Es ist gut belegt, daß Hans Scholl die Heldenfibel kannte. Bezeichnenderweise hat er auf den illegalen Fahrten, die er in den dreißiger Jahren mit dem engeren Kreis seiner Gefolgschaft unternahm, Lesungen aus ihren Texten gehalten. Aber vielleicht spielte die Heldenfibel und das dahinterstehende Gedankengut auch eine Rolle für die bis heute ungeklärte Wahl des Namens „Weiße Rose“ für den von Hans Scholl und seinem Freund Alexander Schmorell gegründeten Widerstandskreis. Denn ein entsprechendes Motiv gehörte zu dem Emblem auf dem Buchumschlag, das aus zwei gekreuzten Schwertern bestand, zwischen deren Spitzen die Silhouette eines Islandfalken, zwischen deren Griffen drei Wellen und an deren rechter Seite eine stilisierte weiße Rose zu sehen war.

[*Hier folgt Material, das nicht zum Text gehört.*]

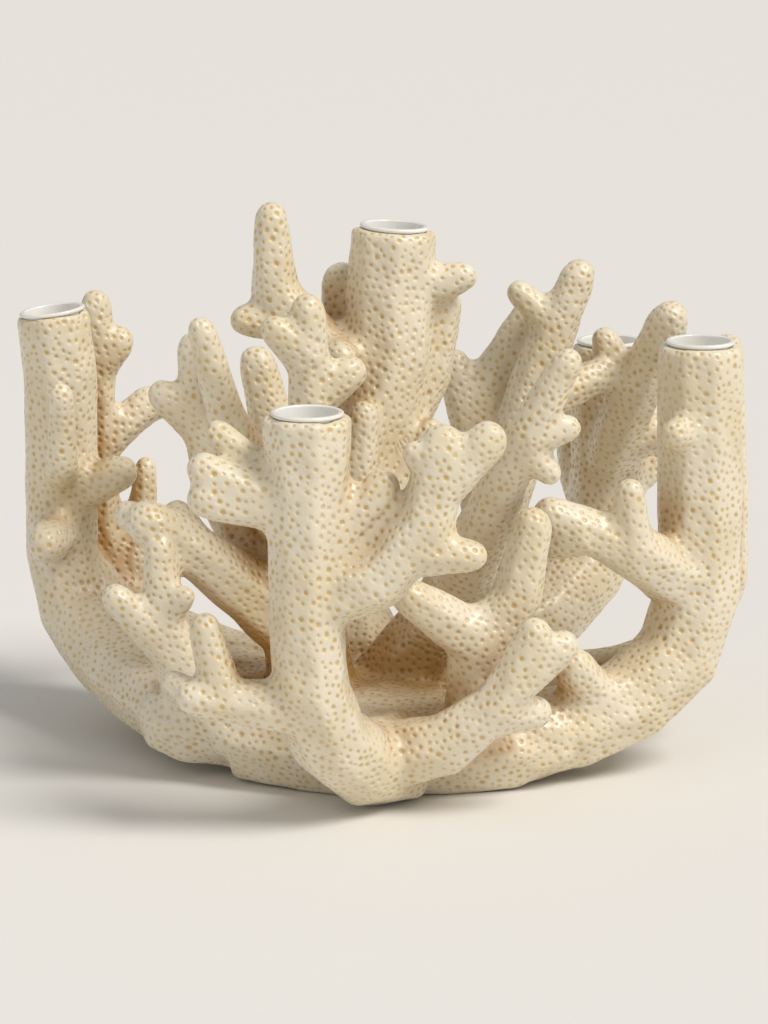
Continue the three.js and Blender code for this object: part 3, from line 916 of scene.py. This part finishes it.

Es handelte sich um die letzte Gestaltung des Abzeichens, das tusk für seinen Bund, die dj.1.11, die deutsche jungenschaft vom 1. November 1929, eingeführt hatte. Dessen Elemente fanden sich auch in der Fahne der dj.1.11, die aus einem grauen Tuch bestand, aufgelegt der Falke und die Wellen in weißer Farbe. Dabei hatte das Grau des Tuchs einen Bezug zum „Feldgrau“, also der Uniformfarbe der deutschen Soldaten des Weltkriegs, sollte aber gleichzeitig den Gedanken der Autonomie versinnbildlichen. Der Islandfalke stand für Entschlossenheit, die drei weißen Wellen vertraten die bewegten Elemente Wasser, Feuer, Luft. Hinzu kam ein schmaler roter Streifen zum Mast hin. Dessen Farbe stand für die Bereitschaft, das eigene Blut für eine edle Sache zu vergießen.

 

Die darauf angebrachten Symbole wurden mehrfach ausgewechselt: Ursprünglich fand sich dort die sogenannte „Freischarlilie“ – der Freischar als großem Zusammenschluß von Wandervögeln und Pfadfindern hatte tusk ursprünglich angehört -, dann die Speerspitze des Deutschen Pfadfinderbundes, dem tusk beigetreten war. 1931 wies die „Reichsfahne” von d.j.1.11, die in der Berliner Rotgrauen Garnison hing, an der betreffenden Stelle den Reichsadler, daneben den Adler Österreichs und die beiden Kreuze mit der Krone aus dem Wappen Danzigs als großdeutsches Bekenntnis auf. 1932 schließlich, nach der Hinwendung tusks zur asiatischen Philosophie, ersetzte man die bisherigen Zeichen durch zwei abstrakt gefaßte, weiße Rosen, die im Sinn des japanischen Zen für die betrachtende Gelassenheit stehen sollten. Der Zen bildete allerdings auch die spirituelle Grundlage des bushido, das heißt des Weges, den der Samurai geht, wie er in der Heldenfibel nachgezeichnet wurde.

 

Man sollte einen Zusammenhang mit der letzten Entscheidung der Geschwister Scholl – die Flugblätter der Weißen Rose nicht mehr nur auszulegen, sondern sie in den Lichthof der Münchener Universität zu werfen und die Festnahme zu riskieren – wenigstens in Erwägung ziehen. Das, was selbst in ihrem engeren Umfeld als „selbstmörderisch“ angesehen wurde, hatte viel von der Idee der zeichenhaften Tat, die ihren Zweck in sich selbst findet, wie sie in der Heldenfibel gefeiert wurde.